Mereka yang menarikan Ratu Brutuk Jero adalah laki-laki yang masih perjaka berusia 15 hingga 25 tahun.
Mereka berasal dari dari lima banjar adat yang adat di Desa Terunyan, yakni Banjar Adat Terunyan, Banjar Adat Madia, Banjar Adat Bunut, Banjar Adat Puseh, dan Banjar Adat Mukus.
Para teruna tersebut harus menyucikan diri dari hawa nafsu selama 15 hari di pura, yakni mulai dari tilem hingga purnama dengan cara tidak boleh berhubungan dengan wanita (gadis).

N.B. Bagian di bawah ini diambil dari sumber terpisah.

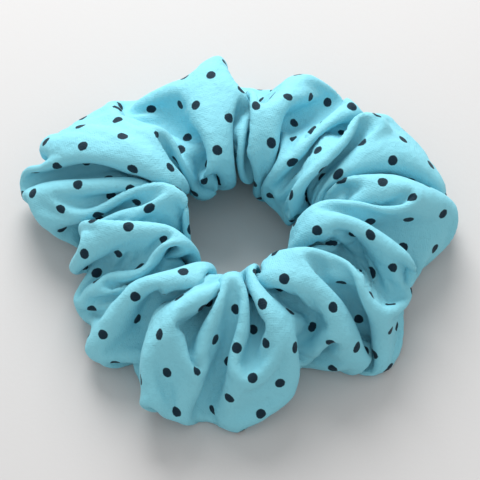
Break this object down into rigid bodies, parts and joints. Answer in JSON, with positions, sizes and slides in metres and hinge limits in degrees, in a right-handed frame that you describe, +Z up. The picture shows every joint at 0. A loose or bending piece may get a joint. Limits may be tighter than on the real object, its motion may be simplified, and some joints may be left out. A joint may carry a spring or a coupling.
{
  "type": "scrunchie",
  "caption": "Scrunchie: a ring of turquoise dotted cloth, sewn into a tube and gathered in soft folds on a closed loop of flat elastic.",
  "frame": {"origin": "centre of the ring, on the surface that the scrunchie lies on", "axes": "+Z up along the ring's axis; both joins, of the elastic's ends and of the cloth tube's ends, are on the +Y side"},
  "size_m": [0.11, 0.11, 0.032],
  "materials": {
    "cloth": "matte fine plain-woven cotton, turquoise with small round near-black dots",
    "elastic": "flat braided elastic, white polyester yarn over rubber cords",
    "thread": "spun polyester sewing thread, turquoise"
  },
  "bodies": {
    "root": {"fabric_cover": "cloth", "elastic_band": "elastic", "elastic_tack_needle_thread": "thread", "elastic_tack_bobbin_thread": "thread", "long_seam_needle_thread": "thread", "long_seam_bobbin_thread": "thread", "closing_seam_needle_thread": "thread", "closing_seam_bobbin_thread": "thread"}
  },
  "joints": []
}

Bilamana pantangan dilanggar, akan berakibat buruk pada teruna tersebut.
“Mengapa hanya Teruna?, karena teruna nantinya akan menjadi tulang punggung keluarga. Sebagai kepala keluarga, tentu seorang pria harus kuat dan bermental baja, karena diharapkan mampu mengadapi segala rintangan dan tantangan dimasa yang akan datang,” sebutnya.
“Jika pantangan dilanggar, yang bersangkutan (teruna) akan mengalami kecelakaan, cedera, dan yang paling buruk berakibat kematian. Karena tarian ini adalah tari sakral, tentunya para teruna harus betul-betul menyucikan diri lahir maupun batin,” sambungnya.
Bali Mula Tak Kenal Perbedaan
Berbeda dengan sistem administrasi penduduk di wilayah Desa Adat lainnya.
Di Desa Adat Terunyan, justru tidak mengenal sistem Balu Angkep.
Otomatis, seluruh krama berjumlah 642 kepala keluarga dari lima banjar adat di Desa Terunyan berstatus arepan.
Hal tersebut tidak terlepas dari latar belakang Desa Adat Terunyan yang merupakan Bali Mula yang tidak mengenal perbedaan.
Sebab itu di Desa Terunyan, setelah seseorang krama setempat menikah diwajibkan untuk ngayah di Desa Adat.
“Istilah ini disebut meglilig lesung, seluruh krama wajib ngayah utamanya di Pura Pancering Jagat,” ujar I Ketut Jaksa.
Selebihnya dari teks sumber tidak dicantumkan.